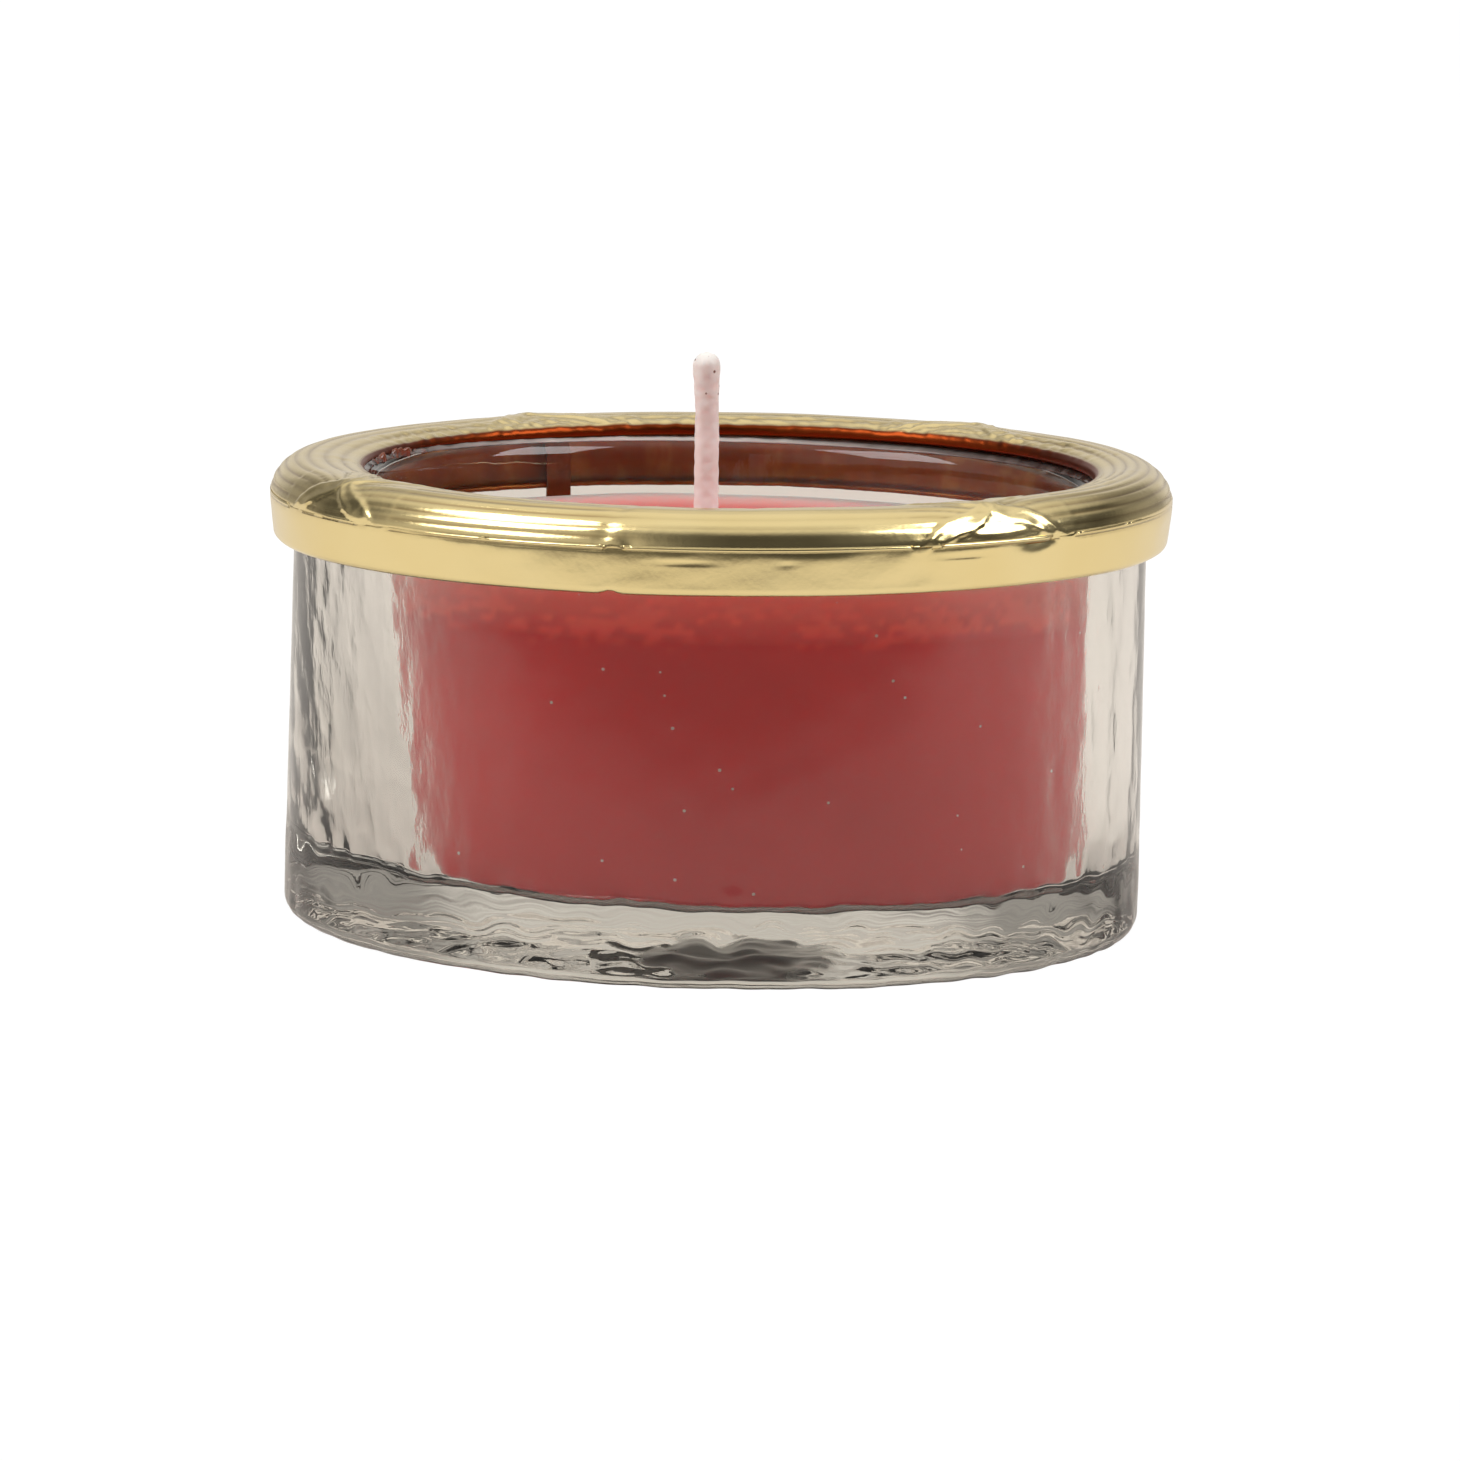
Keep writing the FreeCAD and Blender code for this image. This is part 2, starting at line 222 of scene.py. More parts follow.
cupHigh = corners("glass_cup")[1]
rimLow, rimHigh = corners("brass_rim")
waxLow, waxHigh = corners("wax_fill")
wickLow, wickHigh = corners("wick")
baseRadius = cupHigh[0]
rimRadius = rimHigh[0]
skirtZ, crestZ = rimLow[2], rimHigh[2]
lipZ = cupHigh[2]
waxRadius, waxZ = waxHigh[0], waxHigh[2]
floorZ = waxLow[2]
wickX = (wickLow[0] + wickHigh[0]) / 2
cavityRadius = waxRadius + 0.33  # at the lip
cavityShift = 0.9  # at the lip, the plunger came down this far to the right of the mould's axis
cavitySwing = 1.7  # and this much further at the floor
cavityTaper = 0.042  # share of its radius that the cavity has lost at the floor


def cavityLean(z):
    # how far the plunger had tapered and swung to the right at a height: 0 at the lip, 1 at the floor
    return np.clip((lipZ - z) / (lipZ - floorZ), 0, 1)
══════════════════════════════
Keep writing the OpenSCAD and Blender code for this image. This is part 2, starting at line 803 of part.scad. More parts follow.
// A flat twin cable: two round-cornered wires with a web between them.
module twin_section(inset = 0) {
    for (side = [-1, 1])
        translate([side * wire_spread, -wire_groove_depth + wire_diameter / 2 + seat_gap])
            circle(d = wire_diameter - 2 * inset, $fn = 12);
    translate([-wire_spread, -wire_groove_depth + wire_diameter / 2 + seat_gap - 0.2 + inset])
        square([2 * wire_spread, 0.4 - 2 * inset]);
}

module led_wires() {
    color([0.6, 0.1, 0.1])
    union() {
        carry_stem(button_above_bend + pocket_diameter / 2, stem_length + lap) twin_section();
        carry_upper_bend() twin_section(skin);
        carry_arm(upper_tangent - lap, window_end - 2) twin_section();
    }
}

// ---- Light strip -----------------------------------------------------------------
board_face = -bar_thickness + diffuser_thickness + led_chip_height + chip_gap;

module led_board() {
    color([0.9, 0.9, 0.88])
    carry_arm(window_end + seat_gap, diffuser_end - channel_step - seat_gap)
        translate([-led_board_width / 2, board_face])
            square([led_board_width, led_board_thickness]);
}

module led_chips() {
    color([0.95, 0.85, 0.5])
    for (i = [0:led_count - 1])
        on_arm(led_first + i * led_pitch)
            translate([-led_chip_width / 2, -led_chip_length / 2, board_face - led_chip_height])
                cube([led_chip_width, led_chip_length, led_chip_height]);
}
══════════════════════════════
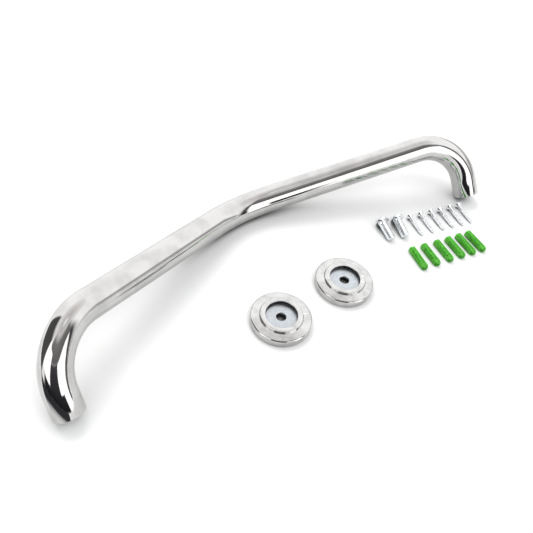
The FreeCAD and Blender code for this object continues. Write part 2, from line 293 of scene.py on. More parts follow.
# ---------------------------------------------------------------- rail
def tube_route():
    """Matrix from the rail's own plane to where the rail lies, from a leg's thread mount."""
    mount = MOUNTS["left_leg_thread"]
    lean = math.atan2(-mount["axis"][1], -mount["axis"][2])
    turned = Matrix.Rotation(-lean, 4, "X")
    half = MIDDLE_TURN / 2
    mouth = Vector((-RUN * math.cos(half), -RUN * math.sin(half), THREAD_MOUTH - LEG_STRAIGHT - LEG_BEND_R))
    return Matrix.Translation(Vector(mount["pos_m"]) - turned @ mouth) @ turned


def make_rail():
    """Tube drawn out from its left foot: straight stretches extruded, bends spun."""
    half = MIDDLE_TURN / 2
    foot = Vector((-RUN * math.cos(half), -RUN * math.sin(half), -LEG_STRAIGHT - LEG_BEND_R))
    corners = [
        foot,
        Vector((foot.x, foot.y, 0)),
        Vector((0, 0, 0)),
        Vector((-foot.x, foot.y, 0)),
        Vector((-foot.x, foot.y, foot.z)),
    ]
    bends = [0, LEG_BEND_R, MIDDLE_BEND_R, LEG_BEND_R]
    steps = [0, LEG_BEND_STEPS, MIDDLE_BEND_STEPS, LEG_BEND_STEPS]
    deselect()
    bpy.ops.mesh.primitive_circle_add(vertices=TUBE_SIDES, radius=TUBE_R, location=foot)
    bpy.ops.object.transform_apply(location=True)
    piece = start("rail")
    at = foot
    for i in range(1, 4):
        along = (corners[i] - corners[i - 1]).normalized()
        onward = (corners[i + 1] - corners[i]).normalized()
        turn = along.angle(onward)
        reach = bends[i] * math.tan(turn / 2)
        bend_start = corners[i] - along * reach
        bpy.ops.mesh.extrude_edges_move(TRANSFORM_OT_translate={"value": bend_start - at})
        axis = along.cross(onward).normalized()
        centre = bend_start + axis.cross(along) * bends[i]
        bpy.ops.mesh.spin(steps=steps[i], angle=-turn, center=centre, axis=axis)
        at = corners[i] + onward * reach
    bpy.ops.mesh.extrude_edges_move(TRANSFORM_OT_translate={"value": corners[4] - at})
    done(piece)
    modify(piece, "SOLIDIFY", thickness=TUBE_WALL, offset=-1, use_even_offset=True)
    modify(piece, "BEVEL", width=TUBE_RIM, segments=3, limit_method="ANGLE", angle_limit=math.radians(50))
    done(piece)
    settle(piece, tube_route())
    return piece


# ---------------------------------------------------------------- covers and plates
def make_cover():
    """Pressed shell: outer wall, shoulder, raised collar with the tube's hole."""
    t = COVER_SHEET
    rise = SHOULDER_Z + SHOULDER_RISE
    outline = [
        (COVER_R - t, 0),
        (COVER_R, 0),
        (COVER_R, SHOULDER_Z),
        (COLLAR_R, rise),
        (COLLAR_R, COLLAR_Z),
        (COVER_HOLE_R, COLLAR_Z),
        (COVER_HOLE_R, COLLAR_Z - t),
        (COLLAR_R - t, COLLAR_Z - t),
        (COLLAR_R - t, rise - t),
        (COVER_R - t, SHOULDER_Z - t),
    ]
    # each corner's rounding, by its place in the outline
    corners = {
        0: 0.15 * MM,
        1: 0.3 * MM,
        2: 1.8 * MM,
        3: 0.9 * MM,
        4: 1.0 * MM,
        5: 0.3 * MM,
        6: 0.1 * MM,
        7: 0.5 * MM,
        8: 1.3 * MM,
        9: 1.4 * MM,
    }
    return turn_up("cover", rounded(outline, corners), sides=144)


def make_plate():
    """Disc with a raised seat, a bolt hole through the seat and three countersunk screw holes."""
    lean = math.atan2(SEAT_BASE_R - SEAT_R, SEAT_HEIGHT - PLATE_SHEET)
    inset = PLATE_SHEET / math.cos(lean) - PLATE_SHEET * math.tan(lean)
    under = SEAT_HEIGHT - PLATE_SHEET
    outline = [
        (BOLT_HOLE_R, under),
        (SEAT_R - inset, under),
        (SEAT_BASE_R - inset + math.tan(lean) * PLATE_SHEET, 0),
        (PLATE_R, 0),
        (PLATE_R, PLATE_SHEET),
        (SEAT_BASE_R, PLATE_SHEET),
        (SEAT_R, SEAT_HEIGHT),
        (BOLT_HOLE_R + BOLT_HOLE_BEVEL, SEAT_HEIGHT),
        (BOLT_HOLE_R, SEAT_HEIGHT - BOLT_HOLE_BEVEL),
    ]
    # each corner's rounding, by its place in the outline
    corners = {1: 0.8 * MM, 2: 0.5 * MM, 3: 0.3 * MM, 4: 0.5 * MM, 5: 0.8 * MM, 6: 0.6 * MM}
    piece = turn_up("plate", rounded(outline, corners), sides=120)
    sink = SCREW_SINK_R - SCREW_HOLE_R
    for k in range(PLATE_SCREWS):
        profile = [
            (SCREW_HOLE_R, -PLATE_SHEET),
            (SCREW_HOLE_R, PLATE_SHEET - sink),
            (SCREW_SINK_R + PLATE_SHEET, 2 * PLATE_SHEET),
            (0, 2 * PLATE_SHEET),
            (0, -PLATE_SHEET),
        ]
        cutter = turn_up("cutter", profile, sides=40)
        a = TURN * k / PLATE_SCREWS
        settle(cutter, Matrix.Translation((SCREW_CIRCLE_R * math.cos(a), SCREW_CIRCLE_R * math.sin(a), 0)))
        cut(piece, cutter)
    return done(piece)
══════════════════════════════
Retype the entries above exactly, but only from the line containing "Keep writing the FreeCAD" through the line containing "return np.clip((lipZ - z)", both included.

Keep writing the FreeCAD and Blender code for this image. This is part 2, starting at line 222 of scene.py. More parts follow.
cupHigh = corners("glass_cup")[1]
rimLow, rimHigh = corners("brass_rim")
waxLow, waxHigh = corners("wax_fill")
wickLow, wickHigh = corners("wick")
baseRadius = cupHigh[0]
rimRadius = rimHigh[0]
skirtZ, crestZ = rimLow[2], rimHigh[2]
lipZ = cupHigh[2]
waxRadius, waxZ = waxHigh[0], waxHigh[2]
floorZ = waxLow[2]
wickX = (wickLow[0] + wickHigh[0]) / 2
cavityRadius = waxRadius + 0.33  # at the lip
cavityShift = 0.9  # at the lip, the plunger came down this far to the right of the mould's axis
cavitySwing = 1.7  # and this much further at the floor
cavityTaper = 0.042  # share of its radius that the cavity has lost at the floor


def cavityLean(z):
    # how far the plunger had tapered and swung to the right at a height: 0 at the lip, 1 at the floor
    return np.clip((lipZ - z) / (lipZ - floorZ), 0, 1)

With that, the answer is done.